Where does the state rank in its taxation?
The pressure on taxes comes because Washington state government spends more than the typical state, according to the latest rankings from the independent Washington Research Council.
On a per capita basis, Washington ranks fourth among the states in government spending, exceeded only by the sparsely populated Alaska and Wyoming and by New York state.
This is why conservatives argue the state doesn't have a tax problem -- it has a spending problem.
In terms of overall taxes collected, the state ranks closer to the average. When total taxes are divided by personal income, Washington ranks 20th among the states. Total taxes are about 11 percent of personal income, the same as the national average.
But the dirty little secret about the state's tax structure is that it favors individuals at the expense of businesses.
Businesses pay 51 percent of all state and local taxes collected. That's one of the highest percentages in the nation.
In addition, Washington businesses pay the second-highest unemployment taxes in the nation because of unusually high and long payouts. The state's workers' compensation rates also are very high, because benefits are the second-biggest in the nation.

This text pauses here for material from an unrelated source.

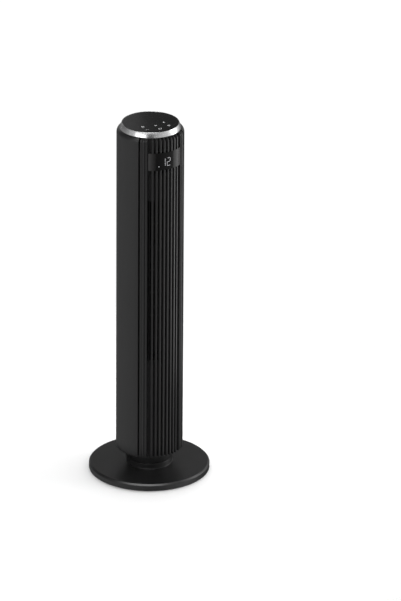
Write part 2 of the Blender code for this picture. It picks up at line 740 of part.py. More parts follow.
def handle_cup(body):
    cup = sector("handle_cup", HANDLE_FLOOR, WINDOW_OUTER, 180 - HANDLE_BEARING, 180 + HANDLE_BEARING,
                 HANDLE_BOTTOM, HANDLE_TOP, body, HANDLE_STEP)
    inset = math.degrees(HANDLE_WALL / COLUMN_RADIUS)
    cut(cup, sector("hollow", HANDLE_FLOOR + HANDLE_WALL, HANDLE_CUT_OUTER, 180 - HANDLE_BEARING + inset,
                    180 + HANDLE_BEARING - inset, HANDLE_BOTTOM + HANDLE_WALL, HANDLE_TOP - HANDLE_WALL,
                    step=HANDLE_STEP))
    paint(cup, BLACK, 0.55)


# Head

def trim_ring(body):
    mouth = PANEL_RADIUS + GAP
    skirt_inner = TRAY_RADIUS + TRAY_CLEAR
    skirt_outer = BACKING_INNER - RING_SKIRT_CLEAR
    outline = [
        (RING_BOTTOM_RADIUS, SHELL_TOP + GAP), (RING_TOP_RADIUS, HEIGHT), (mouth, HEIGHT),
        (mouth, PANEL_BOTTOM - GAP), (skirt_inner, PANEL_BOTTOM - GAP), (skirt_inner, RING_SKIRT_BOTTOM),
        (skirt_outer, RING_SKIRT_BOTTOM), (skirt_outer, SHELL_TOP + GAP),
    ]
    paint(turned("trim_ring", outline, body), SILVER, 0.28, 1.0)


def control_panel(body):
    panel = cylinder("control_panel", PANEL_RADIUS, PANEL_BOTTOM, PANEL_TOP, body, steps=LARGE_STEPS)
    paint(panel, GLOSS_BLACK, 0.12)


def panel_tray(body):
    floor = TRAY_BOTTOM + TRAY_FLOOR
    rim = PANEL_BOTTOM - GAP
    inner = TRAY_RADIUS - TRAY_WALL
    outline = [(0.0, floor), (inner, floor), (inner, rim), (TRAY_RADIUS, rim), (TRAY_RADIUS, TRAY_BOTTOM),
               (0.0, TRAY_BOTTOM)]
    paint(turned("panel_tray", outline, body, steps=SMALL_STEPS), DARK_GREY, 0.60)


def touch_board(body):
    bottom = TRAY_BOTTOM + TRAY_FLOOR + GAP
    paint(cylinder("touch_board", TOUCH_BOARD_RADIUS, bottom, bottom + BOARD_THICKNESS, body), GREEN, 0.45)


def display_window(body):
    window = sector("display_window", WINDOW_OUTER - WINDOW_THICKNESS, WINDOW_OUTER, -WINDOW_BEARING,
                    WINDOW_BEARING, WINDOW_BOTTOM, WINDOW_TOP, body)
    paint(window, GLOSS_BLACK, 0.08)


def display_module(body):
    module = box("display_module", (-MODULE_HALF_WIDTH, -MODULE_FRONT, MODULE_BOTTOM),
                 (MODULE_HALF_WIDTH, -MODULE_BACK, MODULE_TOP), body)
    paint(module, DARK_GREY, 0.50)


# Air path

def deck(name, bottom, hole_radius, body):
    made = prism(name, deck_outline(), bottom, bottom + DECK_THICKNESS, body)
    cut(made, rod(hole_radius, 0.0, HEIGHT, (0, IMPELLER_Y, 0), SMALL_STEPS))
    paint(made, DARK_GREY, 0.60)


def thick_line(points, thickness):
    """Outline of a sheet of this thickness that follows the points."""
    left, right = [], []
    for i, (x, y) in enumerate(points):
        before, after = points[max(i - 1, 0)], points[min(i + 1, len(points) - 1)]
        along = math.hypot(after[0] - before[0], after[1] - before[1])
        across = (-(after[1] - before[1]) / along, (after[0] - before[0]) / along)
        left.append((x + across[0] * thickness / 2, y + across[1] * thickness / 2))
        right.append((x - across[0] * thickness / 2, y - across[1] * thickness / 2))
    return left + right[::-1]


def scroll_wall(body):
    """A spiral guide from the back of the impeller round to the outlet's right edge."""
    points = []
    for i in range(SCROLL_STEPS + 1):
        share = i / SCROLL_STEPS
        angle = math.radians(SCROLL_START - SCROLL_SWEEP * share)
        radius = IMPELLER_RADIUS + SCROLL_CLEAR + SCROLL_GROWTH * share
        points.append((radius * math.cos(angle), IMPELLER_Y + radius * math.sin(angle)))
    points.append((OUTLET_EDGE_X, OUTLET_EDGE_Y))
    outline = thick_line(points, SHEET)
    wall = prism("scroll_wall", outline, DUCT_FLOOR_TOP + GAP, DUCT_CEILING_BOTTOM - GAP, body)
    paint(wall, DARK_GREY, 0.60)


def vortex_tongue(body):
    """A partition from the housing to a nose beside the impeller, then on to the outlet's left edge."""
    outline = thick_line([*TONGUE, (-OUTLET_EDGE_X, OUTLET_EDGE_Y)], SHEET)
    wall = prism("vortex_tongue", outline, DUCT_FLOOR_TOP + GAP, DUCT_CEILING_BOTTOM - GAP, body)
    paint(wall, DARK_GREY, 0.60)


def blade_outline(bearing):
    """A forward-curved blade, as (x, y) points about the impeller's axis."""
    curve = []
    for radius, lead in ((IMPELLER_BORE + BLADE_INSET, 0.0), (IMPELLER_RADIUS - BLADE_INSET, BLADE_LEAD)):
        angle = math.radians(bearing + lead)
        curve.append((radius * math.cos(angle), radius * math.sin(angle)))
    return thick_line(curve, BLADE_THICKNESS)


def impeller_segment_mesh():
    """One ring of blades standing on its disc, from height 0."""
    outline = [(IMPELLER_BORE, SEGMENT_DISC), (IMPELLER_RADIUS, SEGMENT_DISC), (IMPELLER_RADIUS, 0.0),
               (IMPELLER_BORE, 0.0)]
    segment = turned("segment", outline, steps=SMALL_STEPS)
    blades = bmesh.new()
    for i in range(BLADES):
        piece = prism("blade", blade_outline(360 * i / BLADES), SEGMENT_DISC / 2, SEGMENT_HEIGHT - GAP)
        blades.from_mesh(piece.data)
        bpy.data.objects.remove(piece, do_unlink=True)
    join(segment, finish("blades", blades))
    mesh = segment.data
    bpy.data.objects.remove(segment, do_unlink=True)
    return mesh


def impeller_segments(axis):
    mesh = impeller_segment_mesh()
    mesh.materials.append(material("impeller_segment", DARK_GREY, 0.50))
    for i in range(SEGMENTS):
        made = bpy.data.objects.new(f"impeller_segment_{i + 1}", mesh)
        made.parent = axis
        made.location = (0.0, 0.0, IMPELLER_BOTTOM + SEGMENT_HEIGHT * i)
        bpy.context.collection.objects.link(made)


def impeller_hub(axis):
    top = IMPELLER_BOTTOM - GAP
    bore = SHAFT_RADIUS + GAP
    nose = top - HUB_NOSE_LENGTH
    outline = [(bore, top), (IMPELLER_RADIUS, top), (IMPELLER_RADIUS, top - END_DISC),
               (HUB_NOSE_ROOT, top - END_DISC), (HUB_NOSE_TIP, nose), (bore, nose)]
    paint(turned("impeller_hub", outline, axis, steps=SMALL_STEPS), DARK_GREY, 0.50)


def impeller_end_cap(axis):
    low = IMPELLER_BOTTOM + SEGMENT_HEIGHT * SEGMENTS
    high = low + END_DISC
    tip = DUCT_CEILING_BOTTOM + AXLE_ABOVE
    outline = [(0.0, tip), (SHAFT_RADIUS, tip), (SHAFT_RADIUS, high), (IMPELLER_RADIUS, high),
               (IMPELLER_RADIUS, low), (0.0, low)]
    paint(turned("impeller_end_cap", outline, axis, steps=SMALL_STEPS), DARK_GREY, 0.50)


def motor_shaft(axis):
    low, high = MOTOR_BOTTOM - MOTOR_SHAFT_BELOW, IMPELLER_BOTTOM - MOTOR_SHAFT_SHORT
    shaft = cylinder("motor_shaft", SHAFT_RADIUS, low, high, axis)
    paint(shaft, STEEL, 0.25, 1.0)


def motor_rotor(axis):
    bore = SHAFT_RADIUS + GAP
    outline = [(bore, COIL_TOP), (ROTOR_RADIUS, COIL_TOP), (ROTOR_RADIUS, COIL_BOTTOM), (bore, COIL_BOTTOM)]
    paint(turned("motor_rotor", outline, axis, steps=SMALL_STEPS), STEEL, 0.45, 1.0)


def motor_housing(body):
    bore = SHAFT_RADIUS + SHAFT_FIT
    inner = MOTOR_RADIUS - WALL
    outline = [(MOTOR_MOUTH, MOTOR_TOP), (MOTOR_RADIUS, MOTOR_TOP), (MOTOR_RADIUS, MOTOR_BOTTOM),
               (bore, MOTOR_BOTTOM), (bore, MOTOR_BOTTOM + WALL), (inner, MOTOR_BOTTOM + WALL),
               (inner, MOTOR_TOP - WALL), (MOTOR_MOUTH, MOTOR_TOP - WALL)]
    paint(turned("motor_housing", outline, body, (0, IMPELLER_Y, 0), steps=SMALL_STEPS), STEEL, 0.40, 1.0)


def motor_stator(body):
    outline = [(STATOR_INNER, COIL_TOP), (STATOR_OUTER, COIL_TOP), (STATOR_OUTER, COIL_BOTTOM),
               (STATOR_INNER, COIL_BOTTOM)]
    stator = turned("motor_stator", outline, body, (0, IMPELLER_Y, 0), steps=SMALL_STEPS)
    paint(stator, COPPER, 0.45, 1.0)


def motor_mount(body):
    low, high = MOTOR_TOP + GAP, DUCT_FLOOR_TOP - DECK_THICKNESS - GAP
    outline = [(MOUNT_INNER, high), (MOUNT_HIGH_RADIUS, high), (MOUNT_LOW_RADIUS, low), (MOUNT_INNER, low)]
    paint(turned("motor_mount", outline, body, (0, IMPELLER_Y, 0), steps=SMALL_STEPS), RUBBER, 0.80)


def top_bearing(body):
    bore = SHAFT_RADIUS + SHAFT_FIT
    deck_top = DUCT_CEILING_BOTTOM + DECK_THICKNESS
    top = deck_top + BUSH_ABOVE
    bottom = DUCT_CEILING_BOTTOM - BUSH_BELOW
    outline = [(bore, top), (BUSH_FLANGE, top), (BUSH_FLANGE, deck_top + GAP), (BUSH_RADIUS, deck_top + GAP),
               (BUSH_RADIUS, bottom), (bore, bottom)]
    bearing = turned("top_bearing", outline, body, (0, IMPELLER_Y, 0), steps=SMALL_STEPS)
    paint(bearing, BRONZE, 0.40, 1.0)


def power_board(body):
    """Upright circuit board behind the motor, with its transformer, capacitors and terminal block."""
    board = box("power_board", (-BOARD_HALF_WIDTH, BOARD_FRONT, BOARD_BOTTOM),
                (BOARD_HALF_WIDTH, BOARD_FRONT + BOARD_THICKNESS, BOARD_TOP), body)
    for name, (left, right, front, bottom, top) in BOARD_PARTS.items():
        join(board, box(name, (left, front, bottom), (right, BOARD_FRONT + BOARD_OVERLAP, top)))
    paint(board, GREEN, 0.45)


def build():
    clear_scene()
    base = empty("base", (0, 0, 0))
    column = empty("column", (0, 0, COLUMN_BOTTOM))
    column.parent = base
    fixed = empty("column_pieces", (0, 0, -COLUMN_BOTTOM))
    fixed.parent = column
    impeller = empty("impeller", (0, IMPELLER_Y, 0))
    impeller.parent = fixed
    swing_drive = empty("swing_drive", (0, PINION_Y, 0))
    swing_drive.parent = fixed

    for make in (base_cover, base_plate, base_weight, base_fasteners, feet, cord_gland, pivot_post,
                 sun_gear):
        make(base)
    ring("thrust_washer", HUB_RADIUS, WASHER_BOTTOM, WASHER_TOP, base, (WHITE, 0.35))
    ring("lock_nut", NUT_RADIUS, HUB_TOP + GAP, NUT_TOP, base, (STEEL, 0.35, 1.0))

    for make in (neck_collar, bottom_cap, cap_fasteners, main_housing, front_grille, outlet_guard,
                 rear_grille, handle_cup, trim_ring, control_panel, panel_tray, touch_board,
                 display_window, display_module, scroll_wall, vortex_tongue, top_bearing, motor_mount,
                 motor_housing, motor_stator, swing_motor, power_board):
        make(fixed)
    deck("duct_floor", DUCT_FLOOR_TOP - DECK_THICKNESS, DUCT_FLOOR_HOLE, fixed)
    deck("duct_ceiling", DUCT_CEILING_BOTTOM, BUSH_RADIUS + GAP, fixed)

    for make in (impeller_segments, impeller_hub, impeller_end_cap, motor_shaft, motor_rotor):
        make(impeller)
    for make in (drive_pinion, swing_shaft):
        make(swing_drive)


build()
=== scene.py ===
"""Looks of the tower fan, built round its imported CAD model.

Metres, +Z up, the fan faces -Y. A bearing is an angle in degrees about the column's axis:
0 is the front, 90 is +X and 180 is the back.
"""

import math

import bmesh
import bpy
from mathutils import Matrix, Vector

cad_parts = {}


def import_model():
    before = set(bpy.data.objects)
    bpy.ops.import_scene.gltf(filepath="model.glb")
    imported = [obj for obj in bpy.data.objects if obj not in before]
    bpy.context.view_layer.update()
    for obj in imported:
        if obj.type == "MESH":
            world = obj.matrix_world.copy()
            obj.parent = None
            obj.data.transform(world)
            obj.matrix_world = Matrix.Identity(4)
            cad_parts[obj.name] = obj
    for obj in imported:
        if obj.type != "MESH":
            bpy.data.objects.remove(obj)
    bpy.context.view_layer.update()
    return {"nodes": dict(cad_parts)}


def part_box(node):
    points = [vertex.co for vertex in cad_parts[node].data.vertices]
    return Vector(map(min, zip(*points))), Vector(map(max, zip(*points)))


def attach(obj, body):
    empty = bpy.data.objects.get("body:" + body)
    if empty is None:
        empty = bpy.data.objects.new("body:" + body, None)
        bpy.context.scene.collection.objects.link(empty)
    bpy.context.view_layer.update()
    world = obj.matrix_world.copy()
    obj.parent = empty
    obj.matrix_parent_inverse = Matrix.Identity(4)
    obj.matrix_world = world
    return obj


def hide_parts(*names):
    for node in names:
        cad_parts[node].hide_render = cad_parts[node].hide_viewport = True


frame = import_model()
NODES = frame["nodes"]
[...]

Individuals do pay a lot in sales taxes. The state ranks first in the nation in terms of sales taxes collected, both per person and according to personal income.
Property taxes are closer to the middle. The state ranks 18th in the nation in property taxes divided by income. On a per capita basis, state residents pay about 14 percent more in property taxes than the national average.
Those relatively high rankings for sales and property taxes are because Washington is one of seven states without a personal income tax.
Advocates for more state spending see an income tax as the pot of gold at the end of the rainbow. Even advocates for fairness argue -- as a special commission chaired by Bill Gates Sr. did in 2002 -- that an income tax is necessary to fix a regressive tax system. However, skeptical voters consistently have rejected an income tax, even when it is "revenue neutral."
That leaves one other option Gov. Locke did not address in his budget proposal: revoking initiatives that cut taxes. The most substantial one for the state general fund was Initiative 695 from 1999, which set car tabs at $30. However, lawmakers enacted the popular initiative into law in 2000, and they risk a taxpayer revolt if the move is undone.
Thus, Locke's proposed budget lays out a realistic framework of trying to fit expenses within a no-new-taxes budget. Regardless of what the Legislature ends up passing, the governor earns an "A" for effort.